One Page at a Time
(On a Writing Life)
Pat Carr
(Texas Tech University Press)
Carr certainly knows or has met or corresponded with everyone of note in the American literary business: William Styron, James Dickey, Toni Morrison, Barbara Kingsolver, Ishmael Reed, John Rechy, Ursula Le Guin, Stanley Elkins, David Ignatow, Raymond Carver (she fondly calls him "Ray.")

With all these famous figures, with the casual dropping of names of prizes she has garnered ("The Iowa Award," "the Texas Institute of Letters Short Story Prize") plus the countless conferences she has organized or attended, plus the endless little magazines that have published her pieces, she lets us know not very subtly that she has it made in the narrow world of American letters.

Apparently getting on with the stars and fighting with university department committees is just as important if not just as time-consuming as the act of writing (which she also manages to combine with a couple of marriages, the raising of three children, and collecting Native American pottery).

Carr often speaks with a quiet but firm voice on her two favorite subjects. First, that until very recently, old white men --- university faculty and administrators --- made it difficult for women writers and scholars to get into the classroom to teach (holding back the best courses as well as funding for themselves) ... not to say never budgeting equal pay for the women.

Secondly, a point repeated (and repeated ... and repeated some more): there is no man in the world that can write a true and honest story or novel about a woman, because no man has the mind-set of a woman. Likewise, no woman writer should ever presume to write a novel or a short story from the perspective of a man: there is no possible way that she can see the world as a male would or does.

This rather crabbed view of the creative process does jolt the reader, dismissing forthwith such novels as Anna Karenina and Madam Bovary, throwing out Hemingway's marvelous pictures of Brett Ashley in The Sun Also Rises and Joyce's sensuous Molly Bloom in Ulysses and the stunning portrait of the Serpent of the Nile in Anthony and Cleopatra (although Carr glides over that one by saying drama is mere dialogue, so it doesn't count).

§     §     §

Carr is certainly a feisty writer --- as well, we assume, if One Page at a Time is not all fiction --- a feisty character in her own drama. She delights in skewering some of the stars of American literature, including James Dickey, David Slavitt, and, to our delight, that pompous boor William Styron: "He was the biggest pain. He told us he was going to be rich and famous, so he just sat on the couch and ordered snacks and drinks. Before the term started and my brother took him back to school, we were sick to the teeth of him."

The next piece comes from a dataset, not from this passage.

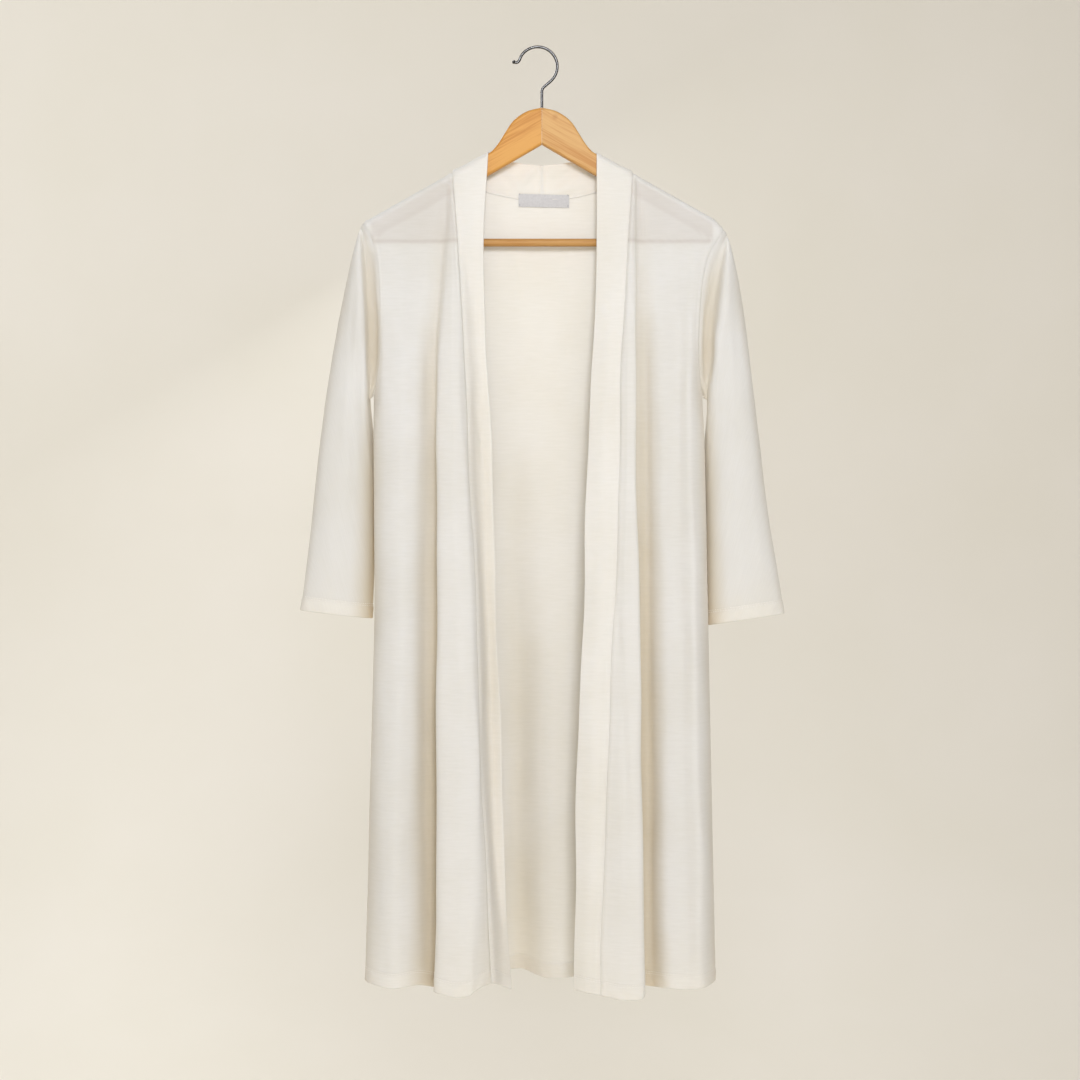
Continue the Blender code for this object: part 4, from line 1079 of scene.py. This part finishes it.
def wood_material(name, pale, dark, slope, knot=None):
    """Beech under clear lacquer: fine grain that runs along the arm, pores and a low gloss."""
    made, shader = new_material(name)
    place = add_node(made, "ShaderNodeTexCoord")
    turned = add_node(
        made, "ShaderNodeMapping", links={"Vector": place.outputs["Object"]}, Rotation=(0.0, slope, 0.0)
    )
    fine = add_node(
        made, "ShaderNodeMapping", links={"Vector": turned.outputs[0]}, Scale=(22.0, 300.0, 620.0)
    )
    grain = add_node(
        made, "ShaderNodeTexNoise", links={"Vector": fine.outputs[0]}, Scale=1.0, Detail=4.0, Distortion=0.3
    )
    wide = add_node(
        made, "ShaderNodeMapping", links={"Vector": turned.outputs[0]}, Scale=(7.0, 60.0, 90.0)
    )
    rings = add_node(made, "ShaderNodeTexNoise", links={"Vector": wide.outputs[0]}, Scale=1.0, Detail=2.0)
    added = add_node(
        made, "ShaderNodeMath", {"operation": "ADD"}, links={0: grain.outputs[0], 1: rings.outputs[0]}
    )
    half = add_node(made, "ShaderNodeMath", {"operation": "MULTIPLY"}, links={0: added.outputs[0]})
    half.inputs[1].default_value = 0.5
    tone = add_node(made, "ShaderNodeValToRGB", links={"Fac": half.outputs[0]})
    set_ramp(tone, ((0.38, dark), (0.56, pale)))
    colour = tone.outputs[0]
    if knot:
        away = add_node(
            made, "ShaderNodeVectorMath", {"operation": "DISTANCE"}, links={0: place.outputs["Object"]}
        )
        away.inputs[1].default_value = Vector(knot) * MM
        ring = add_node(
            made, "ShaderNodeMapRange", links={"Value": away.outputs["Value"]},
            From_Min=0.0015, From_Max=0.0045, To_Min=0.4, To_Max=0.0,
        )
        mixed = add_node(
            made, "ShaderNodeMix", {"data_type": "RGBA"}, links={0: ring.outputs[0], 6: colour}
        )
        mixed.inputs[7].default_value = linear("A86F36")
        colour = mixed.outputs[2]
    made.node_tree.links.new(shader.inputs["Base Color"], colour)
    bump = add_node(
        made, "ShaderNodeBump", links={"Height": grain.outputs[0]}, Strength=0.2, Distance=0.0002
    )
    made.node_tree.links.new(shader.inputs["Normal"], bump.outputs[0])
    set_values(shader, Roughness=0.55, Coat_Weight=0.06, Coat_Roughness=0.4, Specular_IOR_Level=0.3)
    return made


def stitches(name, lines, thread, outward_shift):
    """Rows of short thread stitches along lines on the cloth, each a rounded bead with its own place."""
    vertices, faces = [], []
    count, sides = len(BEAD_RADII), BEAD_SIDES
    for line, normals in lines:
        run = np.concatenate([[0], np.cumsum(np.linalg.norm(np.diff(line, axis=0), axis=1))])
        for start in np.arange(STITCH_PITCH / 2, run[-1] - STITCH_PITCH / 2, STITCH_PITCH):
            at = start + np.array(BEAD_PLACES) * STITCH_LENGTH
            centre, up = (
                np.stack([np.interp(at, run, values[:, k]) for k in range(3)], axis=1)
                for values in (line, normals)
            )
            centre = centre + up * (np.array(BEAD_LIFTS) + outward_shift)[:, None]
            along = centre[-1] - centre[0]
            along /= np.linalg.norm(along)
            side = np.cross(up[2], along)
            base = len(vertices)
            for middle, radius in zip(centre, BEAD_RADII):
                for n in range(sides):
                    angle = 2 * math.pi * n / sides
                    way = side * math.cos(angle) + up[2] * math.sin(angle)
                    vertices.append(middle + way * (radius * THREAD))
            for first in range(base, base + (count - 1) * sides, sides):
                for n in range(sides):
                    m = (n + 1) % sides
                    faces.append([first + n, first + m, first + sides + m, first + sides + n])
            faces.append([base + n for n in range(sides - 1, -1, -1)])
            faces.append([base + (count - 1) * sides + n for n in range(sides)])
    mesh = bpy.data.meshes.new(name)
    mesh.from_pydata((np.array(vertices) * MM).tolist(), [], faces)
    mesh.materials.append(thread)
    mesh.shade_smooth()
    made = add_object(name, mesh)
    recalculate(made)
    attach(made, "root")
    return made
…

Carr comes across as an impeccable stylist with the memory of an elephant, but like an elephant she has a snoot-full of traumas she has sufffered as a literary woman trying to make her way to the top. The book layout is interesting: it is literally "one page at a time:" every single one a pithy essay in itself ... with beginning, middle, and end, whether it be tales of growing up in Wyoming, putting up with a Martini-crazed husband, being shafted by the administrators in various university English departments, and falling in love with an improbable young grad student named Duane.

The ability to slice these stories (and these characters) so tersely shows a true gift of composition, and we can enjoy her many encounters with people we had admired from afar for so long, writers like Barbara Kingsolver, Ishmael Reed, Raymond Carver . But things do peter out around page 180. I think if I have to join her in meeting one more famous author, attending one more literary conference, or winning one more literary prize that I'll have to take a sabbatical for the rest of my life.

And there are times when Carr's virulence spills out of control. Such as comparing her mother to one of the most notorious villains of WWII. "I never saw [my mother] shocked, never saw her react with either rage or high glee, and her flirting always held a thread of disdain."

    But I'd seen her use frigid withdrawal, and I knew that deep down she had the same unnerving scientific objectivity Mengele displayed when he experimented on Jewish twins in death camp laboratories.

This unfortunate image does shine an even more unfortunate light on an otherwise interesting author; more, it underlines the fact that this artful book has elements of an Elizabethan Revenge Drama, the victims being the Goblins of Literary America.

We may be able to forgive her pique, though. She has here compiled an interesting (mostly) series of one-page snippets that join together nicely. Further, being so testy herself, she always favors testy woman. Once she contemplated a full-blown book about James Joyce's wife. But she abandoned the project because after researching Nora Barnacle through Ireland, Trieste, France, and Switzerland, "what emerged was someone I no longer liked."

Carr did save out a few quotes from what she gleaned as she searched out this feisty lady, one which should warm the cockles of those of us who have always wondered about why such an artist as Joyce would end up wed to a Dublin fishwife. "I ran across a scene in which Hemingway, helping Joyce stagger home one evening, met Nora at the door. She looked at them both and said scathingly,"

    Well, well, if it isn't the great writer, Ernest Hemingway, bringing home the great writer, James Joyce, dead drunk.